Another odd thing that popped to mind the other day, almost all of them on the money packed the court, or tried to. Washington got the first 6 by default. There's the $1 and the 25$. Lincoln packed it. There's the $5 and the 1¢. Grant added members. There's the $50. Jackson too in 1837. There's the $20. Hamilton and Franklin were never presidents. That only leaves Jefferson, who actually shrunk the court down to 5 on the nickel, and FDR on the dime, who famously was the last to try it, but didn't have to thanks to the switch in time that saved 9. I take the fact that multiple presidential candidates are talking about packing the courts again to be yet another piece of evidence for the pile that big, sweeping change is coming. Ideas that would get a candidate in any party laughed out of the room a decade or two ago are now on the table.

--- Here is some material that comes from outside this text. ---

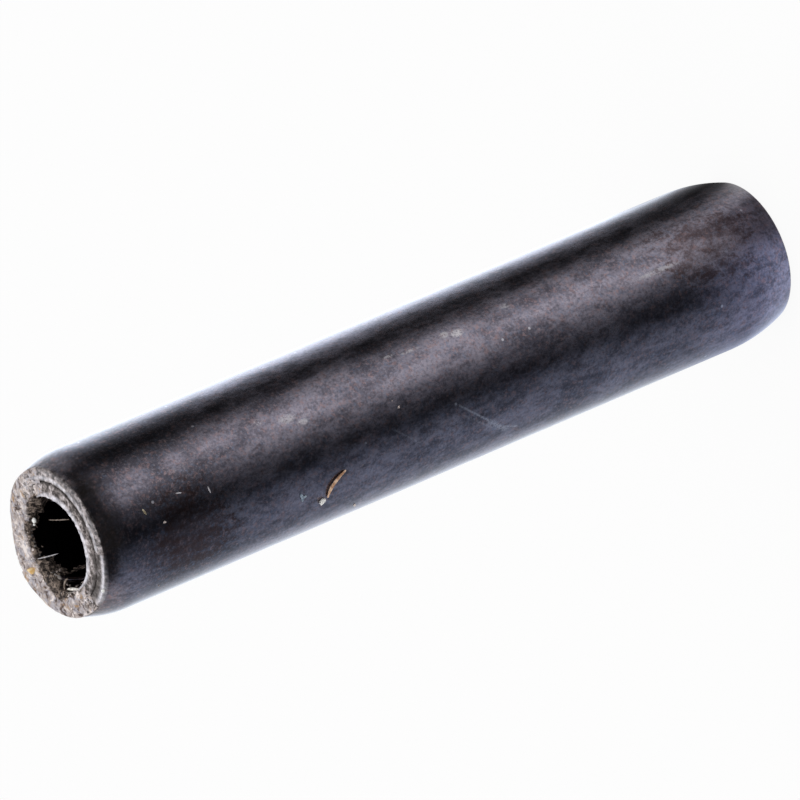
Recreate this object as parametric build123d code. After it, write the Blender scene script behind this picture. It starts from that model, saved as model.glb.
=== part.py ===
from build123d import *
import math
import os

# Coiled spring pin: one strip of spring steel, rolled round on itself a little
# over two turns, with both ends swaged in so that it starts in its hole.
# The pin stands on its end. +Z is its axis, and the origin is the middle of
# the lower end face. Angles are degrees about +Z, counted from +X.

# Driving dimensions, in mm
pin_diameter = 6.32        # across the free pin, before it is driven
pin_length = 32.0
strip_thickness = 0.46
coil_clearance = 0.04      # free air between one turn and the next
turns = 2.2
swage_length = 1.5         # how far each swaged end reaches along the pin
swage_drop = 0.35          # how far it draws the strip in, on the radius
outer_edge_radius = 0.15   # worn edge between the end face and the outside
inner_edge_radius = 0.06   # broken edge between the end face and the inside
seam_angle = 82.0          # where the strip's outer edge lies
step_angle = 75.0          # arc over which a turn drops under that edge
step_softness = 1.3        # over the 1 at which the end of the drop would be flat

pin_radius = pin_diameter / 2
pitch = strip_thickness + coil_clearance
end_z = pin_length - swage_length


def strip_profile(radius):
    """Section of the strip, in the XZ plane, with its outer face at this radius."""
    outer_low = (radius - swage_drop, 0)
    outer_high = (radius - swage_drop, pin_length)
    inner_low = (radius - swage_drop - strip_thickness, 0)
    inner_high = (radius - swage_drop - strip_thickness, pin_length)
    inside = radius - strip_thickness
    outline = [
        TangentArc((radius, swage_length), outer_low, tangent=(0, -1)),
        Line((radius, swage_length), (radius, end_z)),
        TangentArc((radius, end_z), outer_high, tangent=(0, 1)),
        Line(outer_high, inner_high),
        TangentArc((inside, end_z), inner_high, tangent=(0, 1)),
        Line((inside, end_z), (inside, swage_length)),
        TangentArc((inside, swage_length), inner_low, tangent=(0, -1)),
        Line(inner_low, outer_low),
    ]
    section = make_face(outline)
    for edge_point, edge_radius in [(outer_low, outer_edge_radius), (outer_high, outer_edge_radius),
                                    (inner_low, inner_edge_radius), (inner_high, inner_edge_radius)]:
        corner = section.vertices().sort_by_distance(edge_point)[0]
        section = fillet(corner, edge_radius)
    return Plane.XZ * section


def curl(radius, centre, start, sweep):
    """Strip curled at this radius about a centre, from a start angle through a sweep."""
    bend = revolve(strip_profile(radius), Axis.Z, sweep)
    return Pos(*centre, 0) * Rot(0, 0, start) * bend


def on_ray(distance, angle):
    """Point at a distance from the pin's axis along the ray at this angle."""
    return (distance * math.cos(math.radians(angle)), distance * math.sin(math.radians(angle)))


# Where a turn ends, two tangent arcs take it inwards by one pitch: a tight one
# whose centre lies on the ray where the step starts, then a slack one whose
# centre lies beyond the axis on the ray of the seam.
step_start = seam_angle - step_angle
fall = 1 - math.cos(math.radians(step_angle))
tight_offset = step_softness * pitch / fall
slack_offset = pitch * (2 * tight_offset - pitch) / (2 * (tight_offset * fall - pitch))
tight_centre = on_ray(tight_offset, step_start)
slack_centre = on_ray(-slack_offset, seam_angle)
meeting_angle = math.degrees(math.atan2(tight_centre[1] - slack_centre[1],
                                        tight_centre[0] - slack_centre[0]))


def whole_turn(radius):
    """One turn that starts at the seam with this radius and ends one pitch further in."""
    tight_radius = radius - tight_offset
    slack_radius = radius - pitch + slack_offset
    round_part = curl(radius, (0, 0), seam_angle, 360 - step_angle)
    tight_part = curl(tight_radius, tight_centre, step_start, meeting_angle - step_start)
    slack_part = curl(slack_radius, slack_centre, meeting_angle, seam_angle - meeting_angle)
    return [round_part, tight_part, slack_part]


whole_turns = int(turns)
pieces = []
for turn in range(whole_turns):
    pieces += whole_turn(pin_radius - turn * pitch)
last_radius = pin_radius - whole_turns * pitch
pieces.append(curl(last_radius, (0, 0), seam_angle, (turns - whole_turns) * 360))

coiled_pin = pieces[0]
for piece in pieces[1:]:
    coiled_pin = coiled_pin + piece

os.makedirs("parts", exist_ok=True)
export_step(coiled_pin, "parts/coiled_pin.step")
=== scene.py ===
"""Coiled spring pin: the rolled strip, the dirt that clings to it, and a small studio.

The strip is one surface, worked out as a section carried round a coil. It stands
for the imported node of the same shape. The dirt is separate pieces that sit on it.
All sizes are in millimetres until a mesh is made, where MM turns them into metres.
"""

import logging
import math
from dataclasses import astuple, dataclass
from enum import Enum
from typing import Sequence

import bpy
import numpy as np
from mathutils import Matrix, Vector

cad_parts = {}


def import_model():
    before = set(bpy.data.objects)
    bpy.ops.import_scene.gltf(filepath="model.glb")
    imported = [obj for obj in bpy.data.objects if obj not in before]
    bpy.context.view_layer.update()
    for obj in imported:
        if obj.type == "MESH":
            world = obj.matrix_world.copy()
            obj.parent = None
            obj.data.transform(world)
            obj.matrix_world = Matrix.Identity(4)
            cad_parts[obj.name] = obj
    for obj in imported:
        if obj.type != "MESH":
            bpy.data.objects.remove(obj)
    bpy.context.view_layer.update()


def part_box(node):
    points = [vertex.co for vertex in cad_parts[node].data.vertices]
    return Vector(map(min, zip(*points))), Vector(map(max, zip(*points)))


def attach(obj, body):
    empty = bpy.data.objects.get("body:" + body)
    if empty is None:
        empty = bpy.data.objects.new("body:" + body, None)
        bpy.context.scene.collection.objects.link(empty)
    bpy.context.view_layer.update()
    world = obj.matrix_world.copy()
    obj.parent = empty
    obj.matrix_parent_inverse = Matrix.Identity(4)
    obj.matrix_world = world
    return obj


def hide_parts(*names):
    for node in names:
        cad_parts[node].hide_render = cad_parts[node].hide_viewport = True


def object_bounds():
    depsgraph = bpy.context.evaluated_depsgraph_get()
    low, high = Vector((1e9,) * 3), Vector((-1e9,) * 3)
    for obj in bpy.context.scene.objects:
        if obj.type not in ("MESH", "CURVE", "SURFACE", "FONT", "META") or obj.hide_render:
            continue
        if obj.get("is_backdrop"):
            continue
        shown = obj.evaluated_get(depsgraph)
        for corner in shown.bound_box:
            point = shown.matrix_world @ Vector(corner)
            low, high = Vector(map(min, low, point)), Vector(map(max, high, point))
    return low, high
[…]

There was perhaps a brief opportunity to take another path in the first year or so of Obama's administration, at least before Ted Kennedy died and they lost the possibility of a cloture-proof majority. We were talking about it here. But the Obama admin squandered it. Obama never had a chance again. Wasted it on Obamacare. Trump maybe had one shot too. Wasted it on another regressive tax cut. If either of them actually did something populist, something that would benefit a majority of citizens obviously and directly, instead of things that benefit a select few companies and inside players and narrow populations and do relatively little for the majority, they might have risen to the occasion. But they both did what the lobbyists wanted and blew all the energy and unified government they came in on, and suffered particularly brutal losses in their first midterms partly as a result.
Eventually somebody will get in there, on a big enough wave, and actually do the thing the lobbyists don't want that benefit a majority of the public in real, tangible ways that people like. And that will be the rare president who actually gains seats after their first midterm. In history, they don't all disappoint.